Так под пером Сумарокова родилось либретто оперы «Цефал и Прокрис», сюжетом которого послужил отрывок из книги «Метаморфозы» Овидия Назона о неверности супругов.
Овидиевы Кефал и Прокрида чуть было не нарушили обет супружеской верности, но волею случая грехопадение не свершилось. Устыженные открывшейся взаимной изменой, супруги милостиво простили друг друга и вновь зажили счастливо и безмятежно, пока Кефал на охоте случайно не поразил свою жену копьем.
Этот древний миф, превращенный западноевропейскими либреттистами в пикантный анекдот, Сумароков истолковал как трагедию верной любви, разрушенной вмешательством безжалостных богов. Его Цефал, отвергший любовь богини Авроры, обретает духовное превосходство над небожительницей, ибо безнравственно повиноваться воле развращенных богов. В финале богиня Аврора оплакивает погубленную ею Прокрис и тем самым сознает свою погрешимость.
Сумароков и здесь показал себя страстным защитником человека от неумолимых жестоких сил, от слепого рока. Такой зоркости взгляда в глубину Овидиевой мысли не было ни у одного из поэтов, писавших до него. Музыку оперы для малого состава оркестра сочинил Франческо Арайи.
Первое и второе действия спектакля связывал танцевальный дивертисмент — фантастическая феерия на фоне сказочных декораций Валериани и Перезинотти. Завершал же оперу балет «Баханты», близкий по сюжету к грустной истории Цефала и Прокрис, — история любви Орфея и Евридики.
«Орфей, лишившись супруги своей Евридисы… удалился от света и скрылся на горах фракийских, довольствуясь одним своим пением…» Как Цефал отверг любовь богини Авроры, так и Орфей остался верен памяти своей возлюбленной супруги. И тогда оскорбленные и разгневанные женщины фракийские напали на Орфея в день праздника Бахуса «и его умертвили».

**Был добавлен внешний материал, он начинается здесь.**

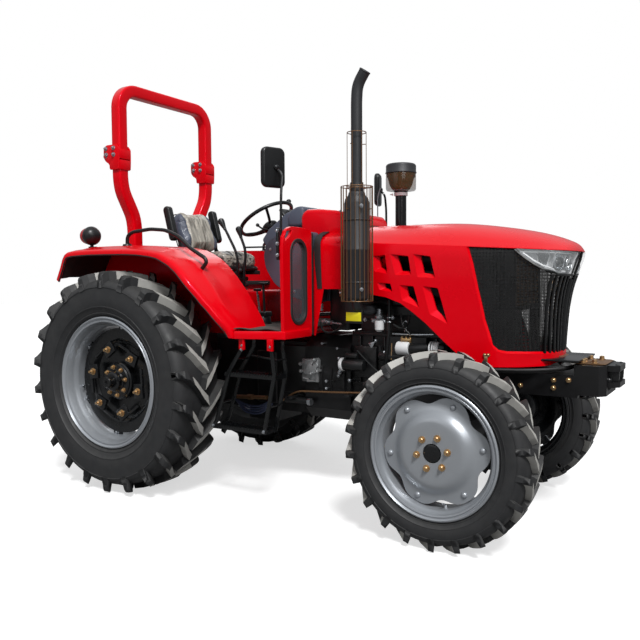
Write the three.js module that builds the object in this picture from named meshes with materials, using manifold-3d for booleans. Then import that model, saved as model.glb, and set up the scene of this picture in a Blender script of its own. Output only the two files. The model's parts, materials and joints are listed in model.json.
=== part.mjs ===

Спектакль шел в театре Зимнего дворца в присутствии императрицы, наследника с супругою, первых вельмож государства, именитых иностранных гостей и дипломатов. Опера потрясла зрителей игрой русских исполнителей, волшебными декорациями, изумительными феерическими эффектами, божественными полетами богинь и героев. Но главное — стало очевидным, что русские исполнители отныне заставили разделить с собой славу лучших оперных певцов непревзойденных доселе в этом искусстве итальянцев.
Партию Прокрис пела юная Белоградская, дочь хормейстера и племянница лютниста, Цефала — Марцинкевич.
«Санкт-Петербургские ведомости» писали в ту пору, что «шестеро молодых людей русской нации» сделали «сие театральное представление… по образу наилучших в Европе опер. Несравненный хор из пятидесяти певчих состоящий, украшение театра и балеты между действиями сия оперы производили немалое в смотрителях удивление… Все как в ложах, так и в партере, равномерным многократным биением в ладони общую свою апробацию изъявили».
Яков Штелин не мог не отметить, что «слушатели и знатоки дивились прежде всего четкому произношению, хорошему исполнению длинных арий и искусным каденциям этих сколь юных, столь и новых оперистов; об их естественных, не преувеличенных и чрезвычайно пристойных жестах здесь нечего и упоминать».